Первая огород свой вскопает, соседям поможет, пока они еще в городских квартирах нежатся. Хозяйка. Набольшая.

Завернули мы в Дресвище, печь топили, рыбачили, уху варили, рыжиками пробавлялись. Бабка Ульяна на огонек завернула, про жизнь свою рассказала, песен старинных напела.

Расчувствовались мы:

– Благодать-то какая! Покой дорогой. Остаться бы тут навсегда, огород копать, рыбу удить, корову бы завести на коллектив!

Слушала, слушала бабка Ульяна эти речи и загоралась вся:

– А что, ребята, надо корову-то, ой как надо! Глядите-ко, по второй год лучкаря в нашей деревне стога ставят. Слыхано ли дело, чтобы лучкаря да на дресвянских покосах хозяйничали! А коли корову-то заведем, так и сена хватит, а зиму-то я за ней догляжу. Места на дворе вдосталь, да и мне поваднее будет…

И столько было в ее словах веры, хозяйской тоски по еще несостоявшейся корове, что мы пристыженно языки прикусили.

Так как же все-таки велика способность к возрождению у


людей, живущих на земле, если даже в этакой старухе, битой и согнутой жизнью, при одном только намеке расцвела в душе мечта. Да что там мечта – реальный план!


…В истории нашего Потеряева тоже было несколько периодов наибольшего оттока людей. Сильно сказалась на нем послевоенная разруха. Потом Череповец, где начиналось строительство металлургического гиганта, вытянул народ. Строительство Волго-Балта… И значительно раньше мог бы наступить для него сегодняшний кадровый кризис, а вслед за ним и упадок, если бы не стал во главе тогдашнего колхоза деятельный, по-крестьянски расчетливый и дальновидный мужик из наших деревенских Александр Иванович Кошкин.

В конце шестидесятых, начале семидесятых годов он так сумел поставить дело, что многие из тех, кто подался в город, стали возвращаться. Нужно сказать, что урожаи в наших краях были исконно высокие, фермы из передовых не выходили.

Но и этих достижений было бы недостаточно для развития деревни. Выручил лен. Раскорчевали под него солидный кусок новины, который дал замечательный урожай и семян, и тресты. Маленький колхоз получил солидные прибыли и премии. В кассе зазвенели деньги, которые хозяйство уже могло ссужать тем, кто возвращался, под застройку. Запахло смолистой щепой, на пустырях начали подниматься свежие срубы. Веселое и радостное было время.


В нашем деревенском клубе, во время самодеятельных концертов было не протолкнуться, помню шумные соревнования молодежи на школьной спортивной площадке, поездки агитбригад нашего колхоза на областные смотры художественной самодеятельности на бортовых машинах с кумачовыми транспарантами.

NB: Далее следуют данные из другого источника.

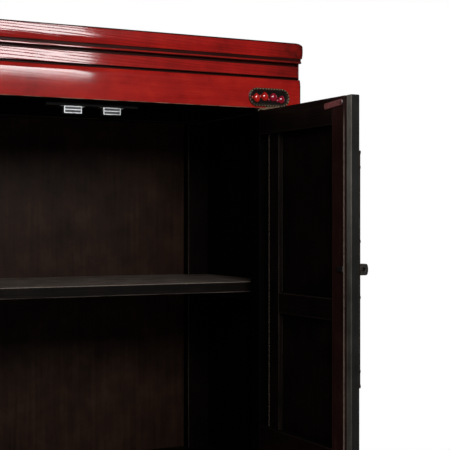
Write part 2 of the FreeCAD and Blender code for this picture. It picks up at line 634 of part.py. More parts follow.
def make_post(end, side):
    """A corner post from the floor to the lintel or the rear top rail, with a peg on top."""
    name = f"{end}_post_{side}"
    host = "lintel" if end == "front" else "rear_top_rail"
    front = "post_setback" if end == "front" else REAR_POST
    back = "lintel_depth" if end == "front" else "total_depth"
    peg = mirrored(side, (
        f"{POST_IN} + tenon_shoulder * 2", f"{POST_OUT} - tenon_shoulder * 2",
        f"{back} - tenon_shoulder - tenon_thickness", f"{back} - tenon_shoulder",
        LINTEL_LEVEL, f"{LINTEL_LEVEL} + tenon_length",
    ))
    body = mirrored(side, (POST_IN, POST_OUT, front, back, "0", LINTEL_LEVEL))
    blank = railed(name, body, [(host, peg)])
    edge = ("lintel_depth - panel_tongue", "lintel_depth + overrun")
    if end == "rear":
        edge = (f"{REAR_POST} - overrun", f"{REAR_POST} + panel_tongue")
    side_groove = (SIDE_PANEL_IN, SIDE_PANEL_OUT, *edge, f"{FLOOR_UNDER} - panel_tongue",
                   f"{LINTEL_LEVEL} + overrun")
    tools = sockets(name) + [box(f"{name}_side_groove", mirrored(side, grown(side_groove)))]
    if end == "rear":
        back_groove = (f"{POST_IN} - overrun", f"{POST_IN} + panel_tongue", BACK_PANEL_IN, BACK_PANEL_OUT,
                       f"{FLOOR_UNDER} - panel_tongue", f"{LINTEL_LEVEL} + overrun")
        tools.append(box(f"{name}_back_groove", mirrored(side, grown(back_groove))))
    node(name, cut(name, blank, tools))


def make_board(name, front, bottom, top, notch_front):
    """The floor or the shelf, from side board to side board, notched round the posts."""
    half = f"({SIDE_PANEL_IN} - joint_gap)"
    blank = box(f"{name}_board", (f"-{half}", half, front, f"{BACK_PANEL_IN} - joint_gap", bottom, top))
    tools = []
    for side in SIDES:
        wide = (f"{POST_IN} - joint_gap", f"{half} + overrun")
        levels = (f"{bottom} - overrun", f"{top} + overrun")
        rear = (*wide, f"{REAR_POST} - joint_gap", "total_depth", *levels)
        tools.append(box(f"{name}_rear_notch_{side}", mirrored(side, rear)))
        if notch_front:
            near = (*wide, f"{front} - overrun", "lintel_depth + joint_gap", *levels)
            tools.append(box(f"{name}_front_notch_{side}", mirrored(side, near)))
    node(name, cut(name, blank, tools))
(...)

В Вологде была даже выпущена брошюра «Из опыта работы Потеряевского клуба». Брошюра была маленькая, серенькая, с плохо оттиснутым клише, на котором изображался в аккуратном палисаднике наш маленький деревянный клуб, казавшийся тогда настоящим дворцом.


Кошкин был талантливым организатором. Есть у нас за Имаей обширные заливные луга, с которых брали основной запас сена. Но луга из-за топкости использовались частично. В то время в районе уже образовалась своя лугомелиоративная станция, и Кошкин вынашивал идею осушения имайских покосов. Сколько же можно было тогда снимать с них клеверов, хлеба, льна! По натуре своей большой демократ, Кошкин нес эту идею в народ. Колхозники же, народ достаточно консервативный, поначалу опасались за колхозную кассу, боясь пустить деньги в распыл. Кошкин же был горяч и настойчив, так что порой дело доходило до жарких стычек. Но ни та ни другая сторона обиды не держала, и как бы то ни было, а скоро идея осушения Имаи жила в душе каждого колхозника. Это была хорошая перспектива для нашего колхоза.